(What you have to do):
Write out the whole of the material exactly.

* begin *

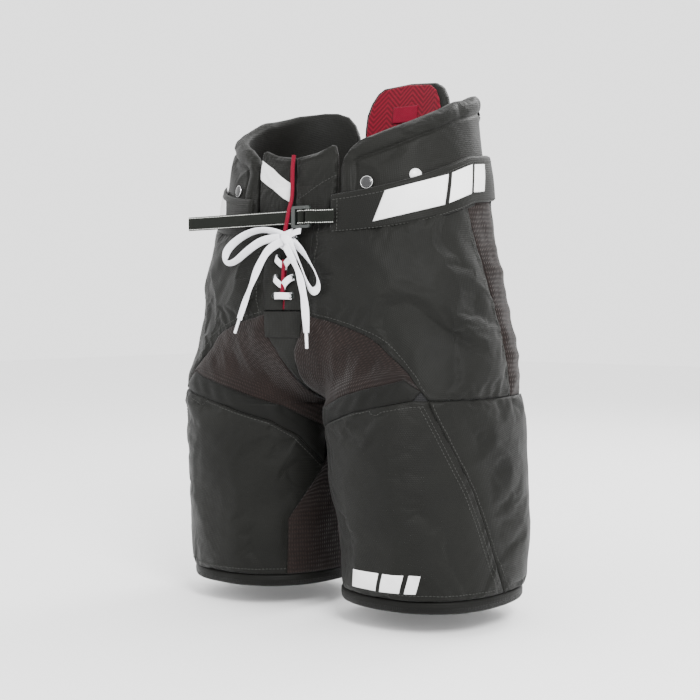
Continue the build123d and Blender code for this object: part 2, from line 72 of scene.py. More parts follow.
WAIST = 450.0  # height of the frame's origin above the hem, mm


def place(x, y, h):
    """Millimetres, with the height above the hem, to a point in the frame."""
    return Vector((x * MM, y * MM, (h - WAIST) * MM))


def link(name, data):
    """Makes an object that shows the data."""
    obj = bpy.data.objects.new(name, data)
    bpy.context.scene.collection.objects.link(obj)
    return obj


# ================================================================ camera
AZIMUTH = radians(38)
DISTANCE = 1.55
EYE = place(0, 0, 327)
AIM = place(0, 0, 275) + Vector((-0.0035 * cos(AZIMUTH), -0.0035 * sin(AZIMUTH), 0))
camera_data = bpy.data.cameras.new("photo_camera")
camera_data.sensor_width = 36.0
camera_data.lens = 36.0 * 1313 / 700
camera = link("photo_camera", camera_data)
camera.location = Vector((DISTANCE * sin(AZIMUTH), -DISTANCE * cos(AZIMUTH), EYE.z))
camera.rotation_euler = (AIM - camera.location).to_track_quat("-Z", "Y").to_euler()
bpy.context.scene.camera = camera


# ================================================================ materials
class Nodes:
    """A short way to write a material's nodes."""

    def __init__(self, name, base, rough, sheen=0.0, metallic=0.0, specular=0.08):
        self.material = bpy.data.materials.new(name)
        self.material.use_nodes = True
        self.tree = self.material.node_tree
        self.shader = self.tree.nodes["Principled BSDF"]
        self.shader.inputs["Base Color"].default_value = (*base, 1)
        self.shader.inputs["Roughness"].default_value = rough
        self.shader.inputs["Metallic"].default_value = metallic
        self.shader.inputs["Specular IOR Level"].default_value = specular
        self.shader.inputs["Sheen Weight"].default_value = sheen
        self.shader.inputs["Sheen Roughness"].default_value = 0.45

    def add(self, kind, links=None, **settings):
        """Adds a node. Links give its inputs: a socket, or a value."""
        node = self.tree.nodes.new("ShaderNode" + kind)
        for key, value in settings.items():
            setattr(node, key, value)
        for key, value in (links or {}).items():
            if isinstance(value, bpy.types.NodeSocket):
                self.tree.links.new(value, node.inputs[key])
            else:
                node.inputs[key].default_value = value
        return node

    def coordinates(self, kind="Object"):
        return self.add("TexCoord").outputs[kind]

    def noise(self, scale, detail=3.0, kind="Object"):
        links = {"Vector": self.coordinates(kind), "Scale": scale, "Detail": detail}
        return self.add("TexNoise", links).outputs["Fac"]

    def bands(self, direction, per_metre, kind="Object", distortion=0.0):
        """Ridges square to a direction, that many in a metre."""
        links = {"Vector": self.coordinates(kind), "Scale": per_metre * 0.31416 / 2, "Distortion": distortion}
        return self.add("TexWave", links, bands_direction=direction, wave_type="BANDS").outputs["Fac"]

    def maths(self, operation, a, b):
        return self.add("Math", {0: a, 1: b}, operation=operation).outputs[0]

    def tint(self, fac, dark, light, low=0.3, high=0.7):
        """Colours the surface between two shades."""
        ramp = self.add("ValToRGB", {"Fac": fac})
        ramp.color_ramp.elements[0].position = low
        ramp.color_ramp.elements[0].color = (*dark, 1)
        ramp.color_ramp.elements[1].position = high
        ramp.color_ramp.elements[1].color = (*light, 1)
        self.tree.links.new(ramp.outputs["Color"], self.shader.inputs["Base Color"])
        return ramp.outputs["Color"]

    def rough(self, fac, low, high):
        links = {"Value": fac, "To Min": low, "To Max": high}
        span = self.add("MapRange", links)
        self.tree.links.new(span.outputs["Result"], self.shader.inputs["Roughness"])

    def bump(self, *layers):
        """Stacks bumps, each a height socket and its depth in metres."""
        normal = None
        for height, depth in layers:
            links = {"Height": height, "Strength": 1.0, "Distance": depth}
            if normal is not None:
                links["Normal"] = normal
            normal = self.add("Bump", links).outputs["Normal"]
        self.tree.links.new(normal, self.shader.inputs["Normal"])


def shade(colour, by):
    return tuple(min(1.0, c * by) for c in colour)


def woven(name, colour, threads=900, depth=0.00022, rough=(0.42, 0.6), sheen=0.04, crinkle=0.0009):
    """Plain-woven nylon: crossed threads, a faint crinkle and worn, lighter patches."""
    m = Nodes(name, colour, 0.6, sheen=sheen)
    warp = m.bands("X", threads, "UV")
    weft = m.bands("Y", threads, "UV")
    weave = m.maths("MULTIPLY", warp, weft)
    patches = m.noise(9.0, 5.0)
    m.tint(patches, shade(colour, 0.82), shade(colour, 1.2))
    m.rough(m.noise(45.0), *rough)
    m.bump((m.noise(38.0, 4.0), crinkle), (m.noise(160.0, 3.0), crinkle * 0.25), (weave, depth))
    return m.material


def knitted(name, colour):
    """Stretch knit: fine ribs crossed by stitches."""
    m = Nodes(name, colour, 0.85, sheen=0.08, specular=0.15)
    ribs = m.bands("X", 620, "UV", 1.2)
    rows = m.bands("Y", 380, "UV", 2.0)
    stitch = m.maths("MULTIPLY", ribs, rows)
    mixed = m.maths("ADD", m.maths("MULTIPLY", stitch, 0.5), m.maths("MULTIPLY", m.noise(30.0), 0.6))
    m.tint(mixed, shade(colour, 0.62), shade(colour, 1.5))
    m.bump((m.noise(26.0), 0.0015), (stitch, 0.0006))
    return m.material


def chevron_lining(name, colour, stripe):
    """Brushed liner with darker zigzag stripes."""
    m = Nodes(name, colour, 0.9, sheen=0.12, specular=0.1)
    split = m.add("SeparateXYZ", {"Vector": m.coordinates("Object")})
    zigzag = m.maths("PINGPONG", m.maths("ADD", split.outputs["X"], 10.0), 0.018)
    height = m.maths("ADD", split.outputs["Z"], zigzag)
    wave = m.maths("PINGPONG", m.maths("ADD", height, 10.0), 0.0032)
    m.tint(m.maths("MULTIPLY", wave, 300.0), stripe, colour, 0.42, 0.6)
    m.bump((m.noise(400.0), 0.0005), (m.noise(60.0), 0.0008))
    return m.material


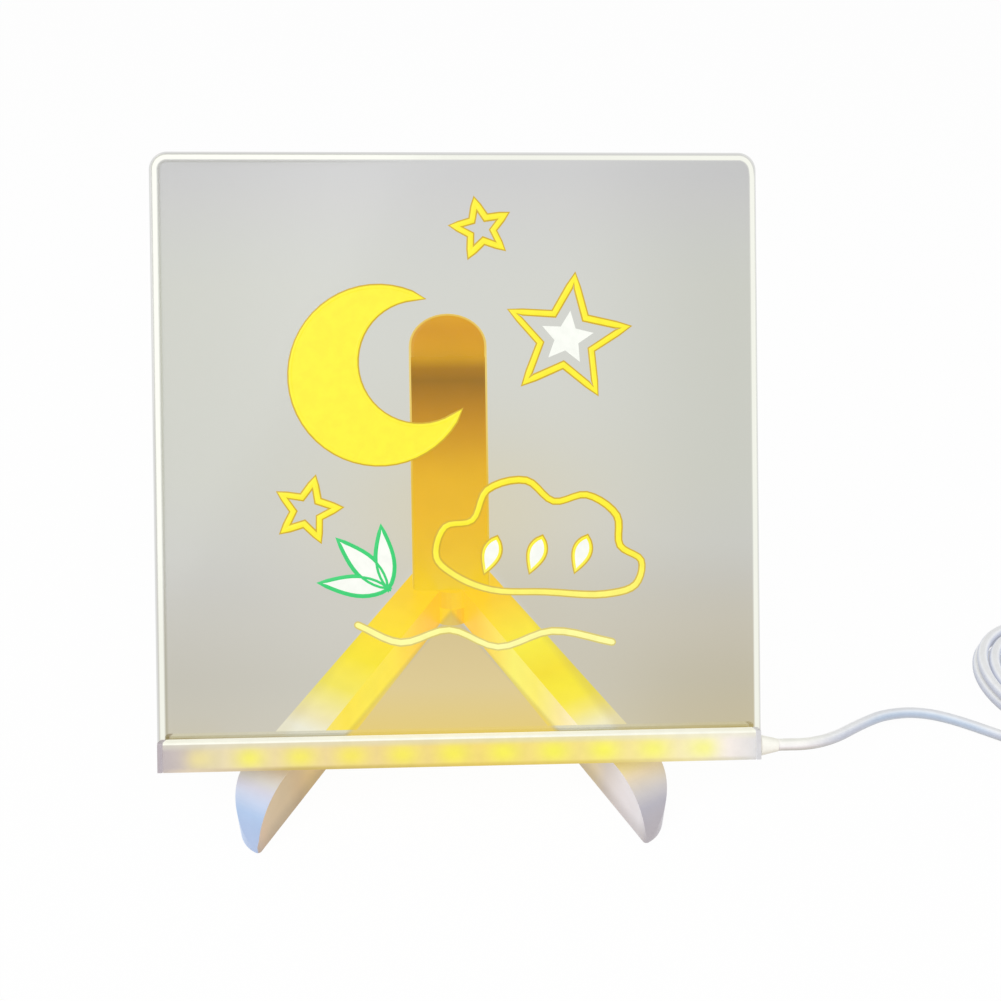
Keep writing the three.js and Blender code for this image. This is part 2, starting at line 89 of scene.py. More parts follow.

* end *

(Solution to this problem):
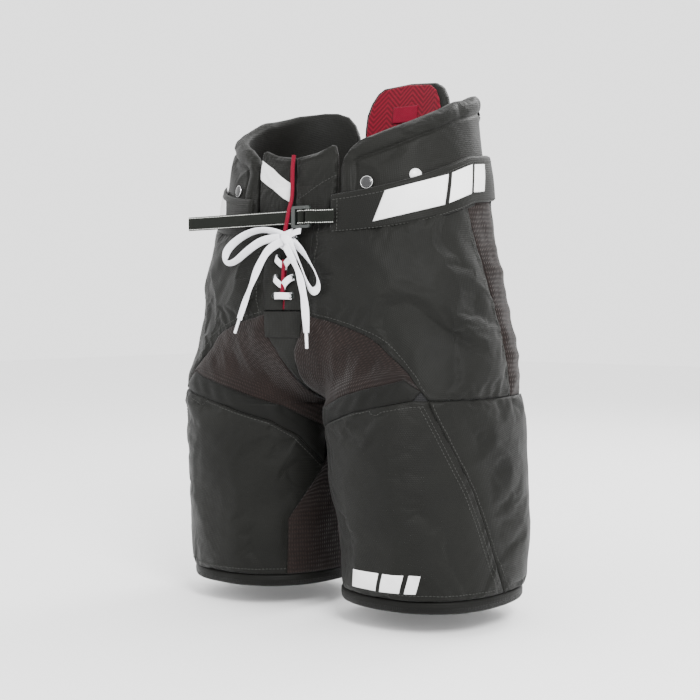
Continue the build123d and Blender code for this object: part 2, from line 72 of scene.py. More parts follow.
WAIST = 450.0  # height of the frame's origin above the hem, mm


def place(x, y, h):
    """Millimetres, with the height above the hem, to a point in the frame."""
    return Vector((x * MM, y * MM, (h - WAIST) * MM))


def link(name, data):
    """Makes an object that shows the data."""
    obj = bpy.data.objects.new(name, data)
    bpy.context.scene.collection.objects.link(obj)
    return obj


# ================================================================ camera
AZIMUTH = radians(38)
DISTANCE = 1.55
EYE = place(0, 0, 327)
AIM = place(0, 0, 275) + Vector((-0.0035 * cos(AZIMUTH), -0.0035 * sin(AZIMUTH), 0))
camera_data = bpy.data.cameras.new("photo_camera")
camera_data.sensor_width = 36.0
camera_data.lens = 36.0 * 1313 / 700
camera = link("photo_camera", camera_data)
camera.location = Vector((DISTANCE * sin(AZIMUTH), -DISTANCE * cos(AZIMUTH), EYE.z))
camera.rotation_euler = (AIM - camera.location).to_track_quat("-Z", "Y").to_euler()
bpy.context.scene.camera = camera


# ================================================================ materials
class Nodes:
    """A short way to write a material's nodes."""

    def __init__(self, name, base, rough, sheen=0.0, metallic=0.0, specular=0.08):
        self.material = bpy.data.materials.new(name)
        self.material.use_nodes = True
        self.tree = self.material.node_tree
        self.shader = self.tree.nodes["Principled BSDF"]
        self.shader.inputs["Base Color"].default_value = (*base, 1)
        self.shader.inputs["Roughness"].default_value = rough
        self.shader.inputs["Metallic"].default_value = metallic
        self.shader.inputs["Specular IOR Level"].default_value = specular
        self.shader.inputs["Sheen Weight"].default_value = sheen
        self.shader.inputs["Sheen Roughness"].default_value = 0.45

    def add(self, kind, links=None, **settings):
        """Adds a node. Links give its inputs: a socket, or a value."""
        node = self.tree.nodes.new("ShaderNode" + kind)
        for key, value in settings.items():
            setattr(node, key, value)
        for key, value in (links or {}).items():
            if isinstance(value, bpy.types.NodeSocket):
                self.tree.links.new(value, node.inputs[key])
            else:
                node.inputs[key].default_value = value
        return node

    def coordinates(self, kind="Object"):
        return self.add("TexCoord").outputs[kind]

    def noise(self, scale, detail=3.0, kind="Object"):
        links = {"Vector": self.coordinates(kind), "Scale": scale, "Detail": detail}
        return self.add("TexNoise", links).outputs["Fac"]

    def bands(self, direction, per_metre, kind="Object", distortion=0.0):
        """Ridges square to a direction, that many in a metre."""
        links = {"Vector": self.coordinates(kind), "Scale": per_metre * 0.31416 / 2, "Distortion": distortion}
        return self.add("TexWave", links, bands_direction=direction, wave_type="BANDS").outputs["Fac"]

    def maths(self, operation, a, b):
        return self.add("Math", {0: a, 1: b}, operation=operation).outputs[0]

    def tint(self, fac, dark, light, low=0.3, high=0.7):
        """Colours the surface between two shades."""
        ramp = self.add("ValToRGB", {"Fac": fac})
        ramp.color_ramp.elements[0].position = low
        ramp.color_ramp.elements[0].color = (*dark, 1)
        ramp.color_ramp.elements[1].position = high
        ramp.color_ramp.elements[1].color = (*light, 1)
        self.tree.links.new(ramp.outputs["Color"], self.shader.inputs["Base Color"])
        return ramp.outputs["Color"]

    def rough(self, fac, low, high):
        links = {"Value": fac, "To Min": low, "To Max": high}
        span = self.add("MapRange", links)
        self.tree.links.new(span.outputs["Result"], self.shader.inputs["Roughness"])

    def bump(self, *layers):
        """Stacks bumps, each a height socket and its depth in metres."""
        normal = None
        for height, depth in layers:
            links = {"Height": height, "Strength": 1.0, "Distance": depth}
            if normal is not None:
                links["Normal"] = normal
            normal = self.add("Bump", links).outputs["Normal"]
        self.tree.links.new(normal, self.shader.inputs["Normal"])


def shade(colour, by):
    return tuple(min(1.0, c * by) for c in colour)


def woven(name, colour, threads=900, depth=0.00022, rough=(0.42, 0.6), sheen=0.04, crinkle=0.0009):
    """Plain-woven nylon: crossed threads, a faint crinkle and worn, lighter patches."""
    m = Nodes(name, colour, 0.6, sheen=sheen)
    warp = m.bands("X", threads, "UV")
    weft = m.bands("Y", threads, "UV")
    weave = m.maths("MULTIPLY", warp, weft)
    patches = m.noise(9.0, 5.0)
    m.tint(patches, shade(colour, 0.82), shade(colour, 1.2))
    m.rough(m.noise(45.0), *rough)
    m.bump((m.noise(38.0, 4.0), crinkle), (m.noise(160.0, 3.0), crinkle * 0.25), (weave, depth))
    return m.material


def knitted(name, colour):
    """Stretch knit: fine ribs crossed by stitches."""
    m = Nodes(name, colour, 0.85, sheen=0.08, specular=0.15)
    ribs = m.bands("X", 620, "UV", 1.2)
    rows = m.bands("Y", 380, "UV", 2.0)
    stitch = m.maths("MULTIPLY", ribs, rows)
    mixed = m.maths("ADD", m.maths("MULTIPLY", stitch, 0.5), m.maths("MULTIPLY", m.noise(30.0), 0.6))
    m.tint(mixed, shade(colour, 0.62), shade(colour, 1.5))
    m.bump((m.noise(26.0), 0.0015), (stitch, 0.0006))
    return m.material


def chevron_lining(name, colour, stripe):
    """Brushed liner with darker zigzag stripes."""
    m = Nodes(name, colour, 0.9, sheen=0.12, specular=0.1)
    split = m.add("SeparateXYZ", {"Vector": m.coordinates("Object")})
    zigzag = m.maths("PINGPONG", m.maths("ADD", split.outputs["X"], 10.0), 0.018)
    height = m.maths("ADD", split.outputs["Z"], zigzag)
    wave = m.maths("PINGPONG", m.maths("ADD", height, 10.0), 0.0032)
    m.tint(m.maths("MULTIPLY", wave, 300.0), stripe, colour, 0.42, 0.6)
    m.bump((m.noise(400.0), 0.0005), (m.noise(60.0), 0.0008))
    return m.material


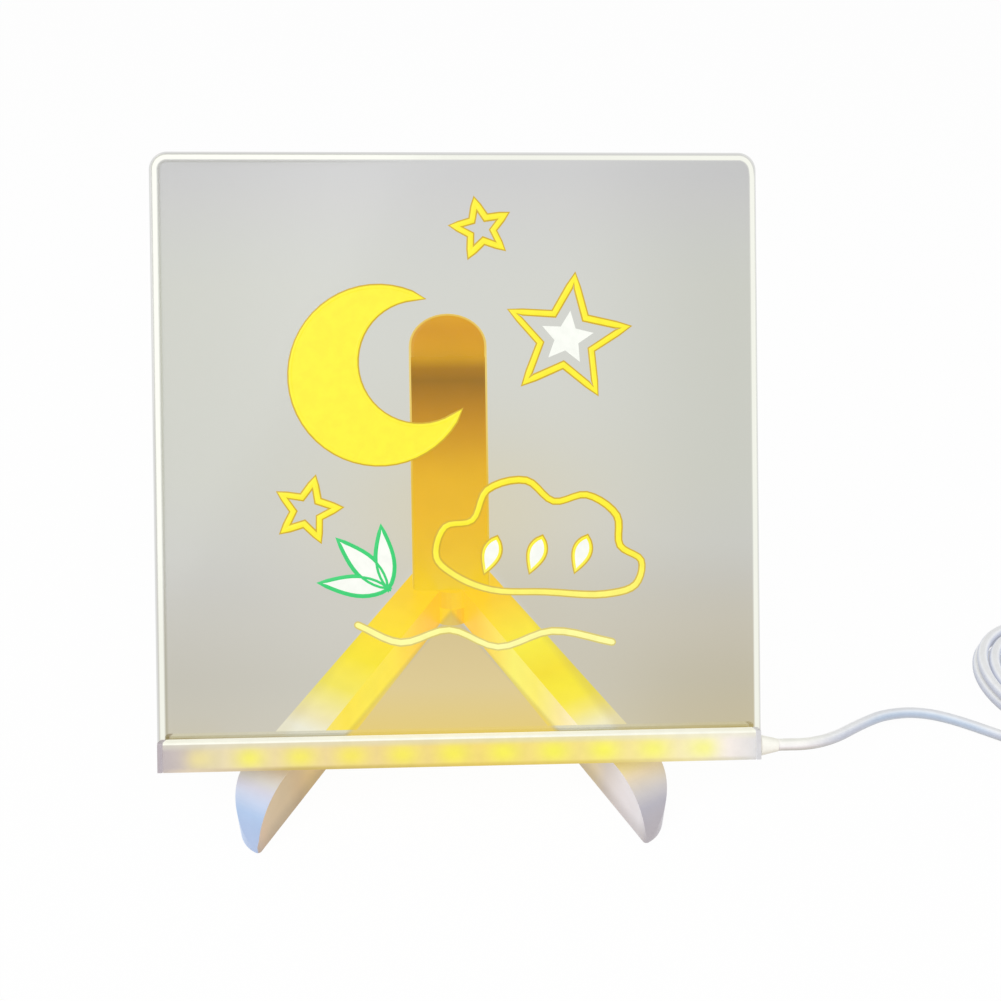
Keep writing the three.js and Blender code for this image. This is part 2, starting at line 89 of scene.py. More parts follow.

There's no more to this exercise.